= William Scott (Anglican priest, born 1813) =

English clergyman

William Scott (1813–1872) was an English clergyman, a leading High Church figure of his time.

==Life==
Born in London on 2 May 1813 (13 May according to another source), he was the second son of Thomas Scott, merchant, of Clement's Lane and Newington, Surrey. In October 1827 he was entered at Merchant Taylors' School, and on 14 June 1831 he matriculated at The Queen's College, Oxford, as Michel exhibitioner. He was Michel scholar in 1834–8, and graduated B.A. in 1835 and M.A. in 1839. Ordained deacon in 1836 and priest in 1837, he held three curacies, the last of which was under William Dodsworth at Christ Church, Albany Street, London. In 1839 he was made perpetual curate of Christ Church, Hoxton, where he remained till 1860, and was widely known as ‘Scott of Hoxton.’ In 1860 he was appointed by Lord-chancellor John Campbell, 1st Baron Campbell vicar of St Olave's, Jewry, with St Martin Pomeroy.

Scott was an active member of the high-church party. When in 1841 the Christian Remembrancer was set up, he was made co-editor with Francis Garden. In 1844, when it became a quarterly, James Bowling Mozley for a short time succeeded Garden, but during a large part of the life of the paper, which ended in 1868, Scott was sole editor. He felt deeply the conversion of John Henry Newman to Catholicism, though personally unacquainted with him. Scott took a leading part in the agitation following the Gorham judgment. His ‘Letter to the Rev. Daniel Wilson,’ 1850, a reply to Daniel Wilson's bitter attack on the Tractarians, passed through four editions. In 1846 he joined Edward Pusey and his associates in their efforts to prevent the ordination at St Paul's Cathedral of Samuel Gobat, the Lutheran bishop-elect of Jerusalem. Ten years later he was, with Pusey, John Keble, and others, one of the eighteen clergy who signed the protest against Archbishop John Bird Sumner's condemnation of Archdeacon George Anthony Denison. Scott's advice was sought by the bishops Henry Phillpotts and Walter Kerr Hamilton. Richard William Church was a close friend.

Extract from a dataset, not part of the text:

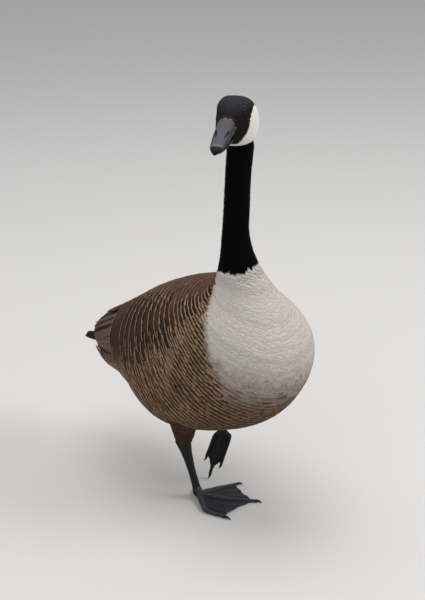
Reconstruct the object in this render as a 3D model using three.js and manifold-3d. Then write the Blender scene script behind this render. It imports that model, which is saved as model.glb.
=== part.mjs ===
// A Canada goose in mid stride, life size, as a still museum model.
// Sizes are in millimetres. Inside the bird's own group x points forward, y to the bird's left
// and z up. The neck rises from x = 0 and the floor is z = 0.
import * as THREE from "three";
import { mergeVertices } from "three/addons/utils/BufferGeometryUtils.js";
import Module from "manifold-3d";

const wasm = await Module();
wasm.setup();

// Driving sizes
const GAP = 0.3;
const WELD = 1e-4;
// Side of a box that is larger than the bird.
const BEYOND = 1600;
// Steps of a tube for each point of its path, and how upright its chord is before its guide lies level.
const TUBE = { steps: 1.4, upright: 0.7 };
const FRAME_SHIFT = { x: 0, y: -151.5 };
const ROUNDNESS = 2.15;

// Rings of the body, each in a plane of its own: the back [x, z], the belly [x, z] and the half width.
const BODY_RINGS = [
  { back: [-19, 650], belly: [22, 650], half: 22.5 },
  { back: [-22, 588], belly: [18, 588], half: 20 },
  { back: [-26, 525], belly: [15, 526], half: 20 },
  { back: [-31, 470], belly: [16, 474], half: 21 },
  { back: [-33, 430], belly: [40, 425], half: 30 },
  { back: [-38, 404], belly: [93, 367], half: 53 },
  { back: [-57, 391], belly: [133, 305], half: 89 },
  { back: [-90, 387], belly: [112, 233], half: 108 },
  { back: [-135, 371], belly: [44, 166], half: 114 },
  { back: [-188, 345], belly: [-102, 112], half: 110 },
  { back: [-242, 312], belly: [-187, 134], half: 89 },
  { back: [-298, 279], belly: [-250, 147], half: 70 },
  { back: [-347, 251], belly: [-308, 147], half: 54 },
  { back: [-379, 222], belly: [-356, 155], half: 35 },
  { back: [-406, 207], belly: [-396, 152], half: 29 },
  { back: [-438, 193], belly: [-430, 150], half: 22 },
];
const NECK = { top: 0.12, bottom: 4.4, overlap: 0.4, steps: 15, sides: 20 };
// The top of the neck that is one with the head.
const NAPE = { bottom: 1.4, steps: 4 };
// The top of the neck leans forward and to the right, under the turned head.
const NECK_LEAN = { from: 560, over: 90, by: [11.5, -7.2] };
const TORSO = { front: 4.4, rear: 13, steps: 30, sides: 28 };

// The folded wing lies in a shallow bed in the side of the torso. The beds of both sides join over the
// back from the ring joinedFrom on.
const WING = {
  front: 7.15,
  bedDepth: 14,
  bedRampRings: 0.5,
  bedRampDegrees: 14,
  bedFrontShare: 0.3,
  bedEdgeShare: 0.4,
  joinedFrom: 10,
  midlineDegrees: 3,
};
// The flesh and quill roots of the folded wing: a pad on the floor of the bed.
const WING_CORE = {
  front: 7.3,
  rear: 12.2,
  top: -9,
  frontTop: -2,
  slope: [8, 8.9],
  rim: 2,
  inset: { upper: 1.5, lower: 3 },
  under: 1,
  steps: 7,
  across: 4,
};
// Upper and lower edge of the folded wing in degrees from the ridge of the back, ring by ring.
const WING_UPPER = [
  [7, 34],
  [8, 22],
  [9, 13],
  [10, 7],
  [11, 4.5],
  [15, 4.5],
];
const WING_LOWER = [
  [7, 70],
  [8, 78],
  [9, 84],
  [10, 93],
  [11, 105],
  [12, 112],
  [13, 108],
  [15, 90],
];

// Rows of covert vanes over the wing, by the ring that their tips reach.
const COVERT_ROWS = [
  { tip: 8.9, length: 56 },
  { tip: 9.4, length: 62 },
  { tip: 9.9, length: 68 },
  { tip: 10.5, length: 74 },
  { tip: 11.3, length: 86 },
];
const COVERT = {
  width: 31,
  spacing: 26.5,
  lowerEdgeShare: 0.385,
  rootHeight: -11.3,
  tipHeight: 0,
  roll: 0.09,
  jitterRings: 0.04,
  jitterDegrees: 1,
  seeds: { left: 11, right: 23 },
};
// Quills of the folded wing: the first lies at its degrees, its tip on a ring of the form and its root
// and tip at heights over the form. Each next one moves on by the step, the tipStep and the layer.
const SECONDARIES = {
  count: 5,
  tip: 13.05,
  tipStep: 0,
  length: 140,
  width: 19,
  degrees: 103,
  step: -13,
  rootHeight: -12.4,
  tipHeight: -6.4,
  layer: 0.4,
  roll: 0.15,
};
const TERTIALS = {
  count: 4,
  tip: 12.6,
  tipStep: 0.2,
  length: 104,
  width: 26,
  degrees: 62,
  step: -15,
  rootHeight: -10.4,
  tipHeight: -2,
  layer: 0.5,
  roll: 0.17,
};
const PRIMARIES = {
  count: 3,
  tip: 13.9,
  tipStep: -0.2,
  length: 100,
  width: 15,
  degrees: 18,
  step: 9,
  rootHeight: -10.6,
  tipHeight: -8,
  layer: -1.15,
  roll: 0,
};
// A vane's outline from root to tip, as shares of its length and of its width.
const VANE = {
  shares: [0, 0.3, 0.62, 0.86, 1],
  widths: [0.5, 0.94, 1, 0.86, 0.4],
  thickness: 0.9,
  tipThickness: 0.5,
  rootPull: 0.22,
  clearance: 1.3,
};

const HEAD = {
  eyeMiddle: [16.5, -26.2, 678.8],
  heading: -55,
  pitch: 8,
  roll: -1.5,
  roundness: 2.35,
  cheeks: 0.1,
  steps: 18,
  sides: 20,
};
// Rings of the skull in the head's own frame, from the nape to the brow of the bill.
const SKULL_RINGS = [
  { at: -47, top: -8, bottom: -28, half: 10 },
  { at: -44, top: 1, bottom: -39, half: 20.5 },
  { at: -36, top: 10.5, bottom: -49, half: 29 },
  { at: -22, top: 17, bottom: -58, half: 31.5 },
  { at: -8, top: 18.5, bottom: -57.5, half: 30 },
  { at: 5, top: 17.5, bottom: -52.5, half: 26.2 },
  { at: 17, top: 14.5, bottom: -44.5, half: 22 },
  { at: 29, top: 10, bottom: -38.5, half: 18.3 },
  { at: 40, top: 4.6, bottom: -33.5, half: 15 },
  { at: 50, top: 0, bottom: -32, half: 14 },
];
const EYE = {
  at: 8,
  side: 13.2,
  up: 3,
  radius: 7.6,
  opening: 5.8,
  flare: 1.4,
  holeStart: 2,
  holeLength: 16,
  lid: 1.5,
  lidOut: 0.5,
  lidRise: 0.3,
  lidSides: 6,
  ahead: 0.34,
  lift: 0.16,
  sides: 14,
  bands: 9,
};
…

He was among the founders of the Saturday Review, to which he contributed, and was a member of Mr. William Gladstone's election committees at Oxford. He was one of the prime movers in the formation in 1848 of the London Union on Church Matters, and from 1859 onwards was chairman of the committee of the Ecclesiological Society. He was one of the chief advisers of Henry Hart Milman and Henry Longueville Mansel in the work of restoration at St Paul's Cathedral, acting for some time as honorary secretary of the restoration committee. In 1858 Scott was elected president of Sion College, and next year published a continuation of the ‘Account’ of the college by John Russell.

Scott died on 11 January 1872 of spinal disease. He married Margaret Beloe, granddaughter of William Beloe, and had three sons and two daughters. One of his sons was the critic Clement Scott.

==Works==
In 1841 he edited, with additions and illustrations, Roger Laurence's Lay Baptism invalid; and in 1847, for the Library of Anglo-Catholic Theology, the works of William Laud in seven volumes. Several of his sermons are in A. Watson's Collection. His Plain Words for Plain People, 1844, censured the Society for Promoting Christian Knowledge for garbling theological works.